* [To do]:
Reproduce every entry exactly.
════════════════
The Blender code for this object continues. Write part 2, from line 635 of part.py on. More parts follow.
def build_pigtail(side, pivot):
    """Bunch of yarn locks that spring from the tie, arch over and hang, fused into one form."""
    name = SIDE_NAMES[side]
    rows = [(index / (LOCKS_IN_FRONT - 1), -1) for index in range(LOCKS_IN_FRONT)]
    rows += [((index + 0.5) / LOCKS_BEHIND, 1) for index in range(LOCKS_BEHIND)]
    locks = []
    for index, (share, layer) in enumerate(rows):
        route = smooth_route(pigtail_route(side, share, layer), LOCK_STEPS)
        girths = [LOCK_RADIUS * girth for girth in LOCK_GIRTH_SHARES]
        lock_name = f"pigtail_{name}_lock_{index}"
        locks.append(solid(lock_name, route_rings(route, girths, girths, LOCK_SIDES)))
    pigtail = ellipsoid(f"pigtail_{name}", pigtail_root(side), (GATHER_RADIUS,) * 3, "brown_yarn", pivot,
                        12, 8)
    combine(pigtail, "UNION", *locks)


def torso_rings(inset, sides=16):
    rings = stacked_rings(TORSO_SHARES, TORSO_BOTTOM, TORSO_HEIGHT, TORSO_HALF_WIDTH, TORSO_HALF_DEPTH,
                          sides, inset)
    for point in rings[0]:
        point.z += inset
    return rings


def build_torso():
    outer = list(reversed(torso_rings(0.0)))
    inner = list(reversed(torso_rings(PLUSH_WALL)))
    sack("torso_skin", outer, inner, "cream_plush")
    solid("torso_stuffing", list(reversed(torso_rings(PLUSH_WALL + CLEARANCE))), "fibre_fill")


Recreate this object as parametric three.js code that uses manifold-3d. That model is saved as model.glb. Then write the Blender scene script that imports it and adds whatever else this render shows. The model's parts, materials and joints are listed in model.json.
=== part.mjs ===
════════════════
* [Result of the exercise]:
The Blender code for this object continues. Write part 2, from line 635 of part.py on. More parts follow.
def build_pigtail(side, pivot):
    """Bunch of yarn locks that spring from the tie, arch over and hang, fused into one form."""
    name = SIDE_NAMES[side]
    rows = [(index / (LOCKS_IN_FRONT - 1), -1) for index in range(LOCKS_IN_FRONT)]
    rows += [((index + 0.5) / LOCKS_BEHIND, 1) for index in range(LOCKS_BEHIND)]
    locks = []
    for index, (share, layer) in enumerate(rows):
        route = smooth_route(pigtail_route(side, share, layer), LOCK_STEPS)
        girths = [LOCK_RADIUS * girth for girth in LOCK_GIRTH_SHARES]
        lock_name = f"pigtail_{name}_lock_{index}"
        locks.append(solid(lock_name, route_rings(route, girths, girths, LOCK_SIDES)))
    pigtail = ellipsoid(f"pigtail_{name}", pigtail_root(side), (GATHER_RADIUS,) * 3, "brown_yarn", pivot,
                        12, 8)
    combine(pigtail, "UNION", *locks)


def torso_rings(inset, sides=16):
    rings = stacked_rings(TORSO_SHARES, TORSO_BOTTOM, TORSO_HEIGHT, TORSO_HALF_WIDTH, TORSO_HALF_DEPTH,
                          sides, inset)
    for point in rings[0]:
        point.z += inset
    return rings


def build_torso():
    outer = list(reversed(torso_rings(0.0)))
    inner = list(reversed(torso_rings(PLUSH_WALL)))
    sack("torso_skin", outer, inner, "cream_plush")
    solid("torso_stuffing", list(reversed(torso_rings(PLUSH_WALL + CLEARANCE))), "fibre_fill")


Recreate this object as parametric three.js code that uses manifold-3d. That model is saved as model.glb. Then write the Blender scene script that imports it and adds whatever else this render shows. The model's parts, materials and joints are listed in model.json.
=== part.mjs ===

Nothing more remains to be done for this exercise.